No, not everything. The fear and mistrust and despite of other medical professionals would probably remain. He would still be regarded as a lunatic who had willingly mutilated himself to become some sort of bizarre faith healer. That opinion was too deeply entrenched to be changed quickly, if at all.
But he would no longer be forced to work on a blurry succession of faceless, senseless, unplugged meat machines who would remember him after only in their nightmares. He would be able to look patients in the eye before and after his work was done. He would be able to see them smile, see tangible proof that the price he’d paid had been worth it after all.
And that would make all the difference in the world.
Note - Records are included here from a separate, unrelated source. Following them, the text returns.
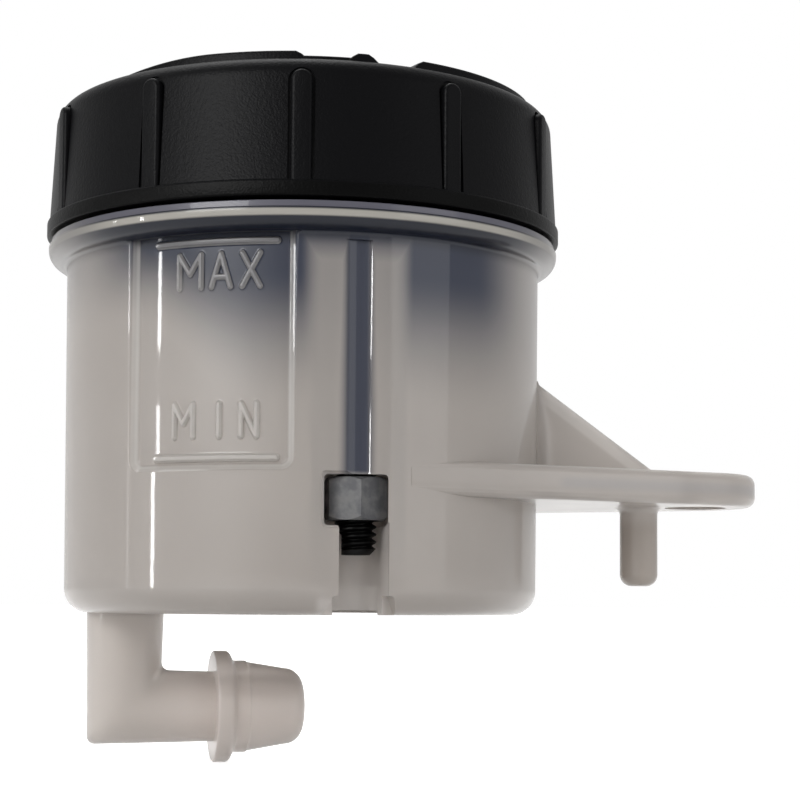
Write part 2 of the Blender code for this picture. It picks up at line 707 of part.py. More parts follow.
def build_screw(origin, steel):
    tip = SCREW_RADIUS - SCREW_CHAMFER
    profile = [(0.0, SCREW_FOOT), (tip, SCREW_FOOT), (SCREW_RADIUS, SCREW_FOOT + SCREW_CHAMFER)]
    profile += [(SCREW_RADIUS, SCREW_TOP - SCREW_CHAMFER), (tip, SCREW_TOP), (0.0, SCREW_TOP)]
    screw = place("lock_screw", turned(profile, 32), origin, 0.0, steel)
    screw.location = out_at(BOSS_AZIMUTH, SCREW_RUN)
    socket = hex_bar(SCREW_SOCKET_FLATS, SCREW_FOOT - OVERCUT, SCREW_FOOT + SCREW_SOCKET_DEPTH)
    cutter = place("cut hex socket", socket, origin)
    cutter.location = screw.location
    combine(screw, cutter, "DIFFERENCE")
    return screw


def build_nut(origin, steel):
    top = NUT_FOOT + NUT_HEIGHT
    corner = hex_corner(NUT_FLATS)
    blank = hex_bar(NUT_FLATS, NUT_FOOT, top)
    nut = place("lock_nut", blank, origin, BOSS_AZIMUTH, steel)
    nut.location = out_at(BOSS_AZIMUTH, SCREW_RUN)
    face = NUT_FLATS / 2
    cone = turned([
        (0.0, NUT_FOOT - WELD), (face, NUT_FOOT - WELD), (corner + NUT_CHAMFER, NUT_FOOT + 2 * NUT_CHAMFER),
        (corner + NUT_CHAMFER, top - 2 * NUT_CHAMFER), (face, top + WELD), (0.0, top + WELD),
    ], 36)
    hole = round_bar(SCREW_BORE, NUT_FOOT - OVERCUT, top + OVERCUT, 32)
    for name, bm, operation in (("chamfers", cone, "INTERSECT"), ("thread hole", hole, "DIFFERENCE")):
        tool = place(f"cut nut {name}", bm, origin)
        tool.location = nut.location
        combine(nut, tool, operation)
    return nut


def main():
    clear_scene()
    milky = finish_surface("milky polypropylene", (0.62, 0.60, 0.57), 0.28, transmission=0.5)
    black = finish_surface("black grained plastic", (0.02, 0.02, 0.022), 0.45)
    ring = finish_surface("white acetal", (0.75, 0.75, 0.73), 0.4)
    rubber = finish_surface("black rubber", (0.015, 0.016, 0.02), 0.7)
    blackened = finish_surface("blackened steel", (0.02, 0.02, 0.02), 0.4, metallic=1.0)
    zinc = finish_surface("zinc-plated steel", (0.55, 0.56, 0.56), 0.3, metallic=1.0)

    origin = bpy.data.objects.new("cup axis foot", None)
    bpy.context.collection.objects.link(origin)
    origin.location = (-ARM_REACH, 0.0, -SEAT_HEIGHT)

    build_body(origin, milky)
    build_cap(origin, black)
    build_slip_ring(origin, ring)
    build_diaphragm(origin, rubber)
    build_screw(origin, blackened)
    build_nut(origin, zinc)


main()
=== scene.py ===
"""Brake fluid reservoir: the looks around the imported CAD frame.

Shapes are made about the foot of the cup's axis, in millimetres, and carried to the frame's origin.
An azimuth is measured from the front towards +X, seen from above.
"""

import math

import bmesh
import bpy
import numpy as np
from mathutils import Matrix, Vector


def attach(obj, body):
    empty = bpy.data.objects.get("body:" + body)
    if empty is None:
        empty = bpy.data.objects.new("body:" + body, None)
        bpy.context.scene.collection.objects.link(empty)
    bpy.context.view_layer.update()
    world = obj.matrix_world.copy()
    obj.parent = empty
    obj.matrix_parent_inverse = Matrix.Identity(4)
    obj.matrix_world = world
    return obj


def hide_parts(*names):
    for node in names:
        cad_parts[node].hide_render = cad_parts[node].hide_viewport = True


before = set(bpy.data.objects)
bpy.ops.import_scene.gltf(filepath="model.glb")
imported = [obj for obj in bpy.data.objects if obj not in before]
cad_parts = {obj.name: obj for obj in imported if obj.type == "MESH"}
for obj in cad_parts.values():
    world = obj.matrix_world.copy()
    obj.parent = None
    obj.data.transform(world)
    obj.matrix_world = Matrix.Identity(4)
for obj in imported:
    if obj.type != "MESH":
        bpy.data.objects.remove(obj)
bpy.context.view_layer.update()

MM = 0.001
WELD = 1e-4
TINY = 2e-5
CUP_FOOT = Vector((-41.2, 0.0, -11.25))

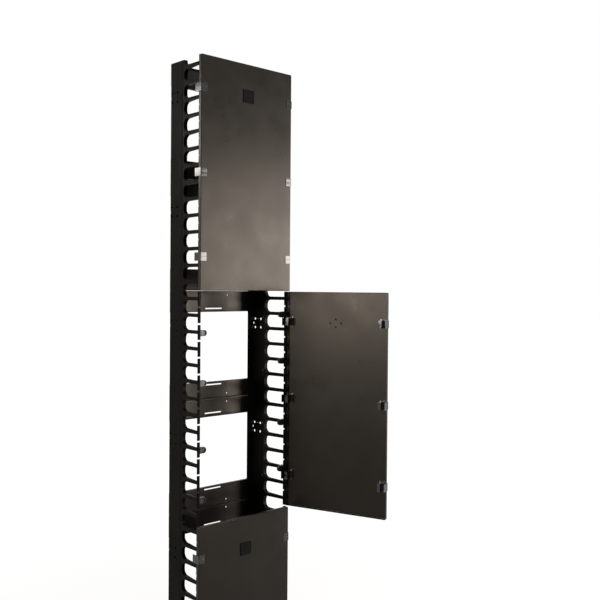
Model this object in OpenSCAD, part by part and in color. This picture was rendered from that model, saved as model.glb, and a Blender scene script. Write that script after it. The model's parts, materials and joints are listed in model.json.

“You must be eager to begin, Doctor.” Brother Fist purred, wrenching Marchey back to the here and now. “You want to know if this will work or not, don’t you?” It was not a question.
Marchey’s silver hands closed into fists. He nodded. Yes, I have to know.
A moment later he understood just how steep and high the walls of the crucible were built. The creature that called itself Brother Fist had known all along that he would treat him, if not for sake of his Oath or for fear of Scylla, then to see if his deepest desire was truly within his grasp.
Now that it was, and the moment of wonder had passed, he realized that Fist had turned the gift into garbage—if you could call something purchased with the life of a friend a gift—even as he gave it. There was no way for Marchey to use this to heal him and ever feel clean again.
Fist would methodically strip him of everything he loved and believed. He would probably keep him alive to be his personal physician, and to torment by forbidding him to treat those of his subjects who needed and deserved his services. That would be entirely in character.
He found himself pitying the people of Ananke more than ever. In less than an hour Fist had turned him into a helpless puppet, so entangling him in his webs that there seemed to be no way he could ever get free again. They had endured nearly a decade of his merciless machinations.
The old monster was more than a mere madman, more than another tinpot tyrant. He was like some awful destroyer from myth. A Shiva, destroyer of worlds. A gorgon, whose gaze was death. A brilliant, malignant Midas whose very touch spread corruption and ruin. A Circe who warped innocent beauty into monstrosity, just as she had when she turned Scylla—
Scylla. The fair maiden turned into a monster.
Marchey’s mood had been plummeting like a sparrow sideswiped by a supersonic fighter, the ground rushing up at it while tumbling helplessly end over end. But the thought of Scylla put air of possibility under its wings.
What and who had she been before Brother Fist laid his foul hands on her? Could some fragment of that lost soul still remain behind her horrific mask? Was there any way to reach her?
It was only the flimsiest straw of possibility, but there was nothing else within his grasp.
He remembered what she told him. Even if you are alone with him, I will know what you say and do. Was she listening? Hearing all this?